Ora, se a física trata do movente, então a luz será tratada sob o mesmo paradigma. A luz não será fogo, corpo ou fluído que se desprende de algum corpo, mas tão somente a atualização daquilo que é transparente.

Para Aristóteles toda percepção se dá entre um órgão sensitivo, um meio e um objeto sensível. Se este é colocado próximo demais do órgão sensitivo, não há percepção. O exemplo mais claro disso é quando algo é colocado perto demais dos olhos e, por isso, não se consegue enxergá-lo distintamente. Quando o objeto é afastado do órgão e um espaço se interpõe entre eles, acontece a percepção. A distância necessária para que isso aconteça varia de acordo com o sentido.
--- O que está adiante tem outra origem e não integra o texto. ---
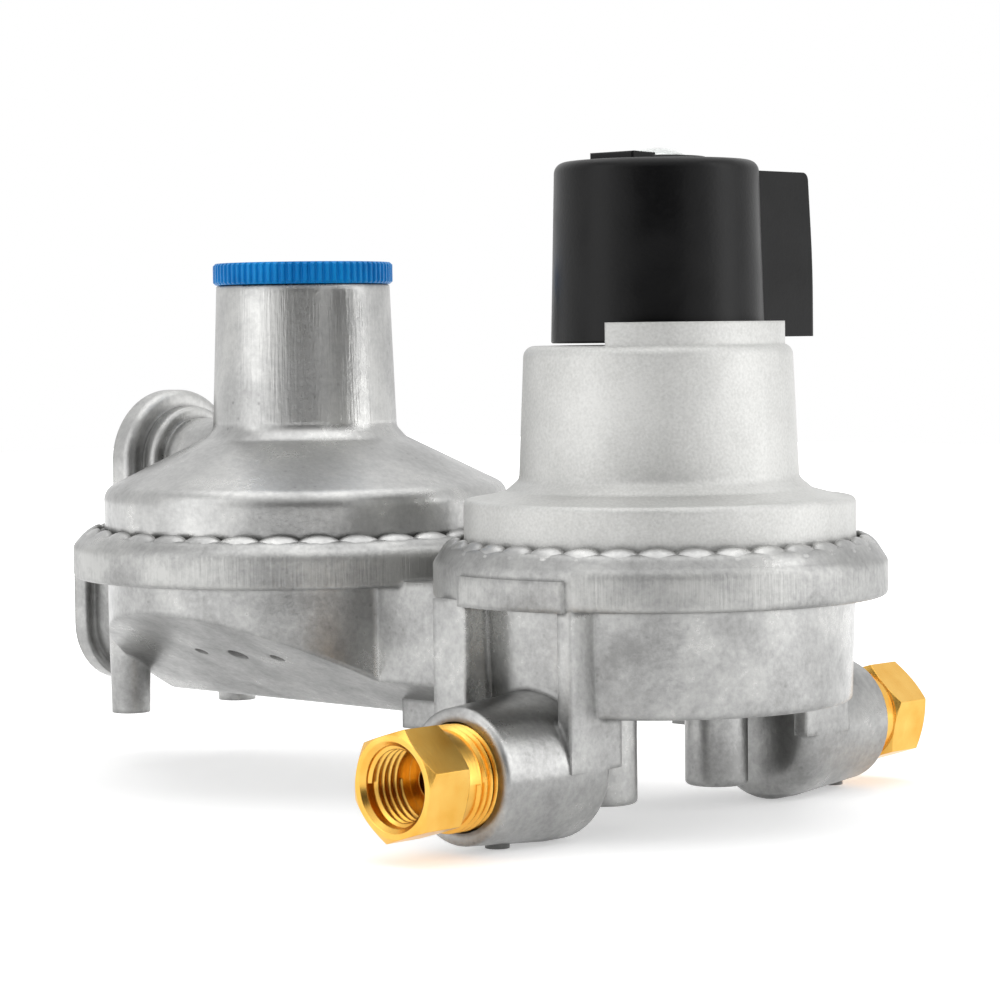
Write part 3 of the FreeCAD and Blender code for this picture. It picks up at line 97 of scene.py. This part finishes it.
def die_cast_zinc(name, shades, cloud_mm, drawn_from, drawn_to, drawn_depth_mm, drawn_dullness):
    """Raw die-cast skin: low clouds, pits, painted shade in corners, soft edges, upright marks between two
    heights.
    """
    material, tree, shader, place = start_material(name)
    grain_mm, pit_mm, mark_mm, edge_mm, painted_shade_reach_mm = 1.1, 2.2, 0.5, 1.5, 1.6
    grain_share, mark_share = 0.45, 0.14
    dark, plain, pale = 0.52, 0.72, 0.92        # where the three shades lie on the tone
    fade_in, fade_out = 0.0006, 0.0012          # height over which the upright marks set in and end
    clouds = add_node(tree, "ShaderNodeTexNoise", {
        "Vector": place, "Scale": 1000 / cloud_mm, "Detail": 5.0, "Roughness": 0.6,
        "Distortion": 0.2}).outputs["Fac"]
    grain = add_node(tree, "ShaderNodeTexNoise", {
        "Vector": place, "Scale": 1000 / grain_mm, "Detail": 4.0, "Roughness": 0.65}).outputs["Fac"]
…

O ar, a água e alguns corpos sólidos são transparentes, ou seja, devem sua visibilidade à cor de alguma outra coisa. O ar serve usualmente como meio entre o olho e a coisa enxergada. Quando sob a ação do fogo ou qualquer substância ígnea, o ar atualiza sua potencialidade específica de transparência e assim permite que a cor, objeto primário da visão, seja enxergada.

A escuridão é então o meio transparente não atualizado, ou seja, em potência. O fogo é o agente externo que torna a transparência potencial do ar efetiva. E a luz é a atualização da potência do meio transparente.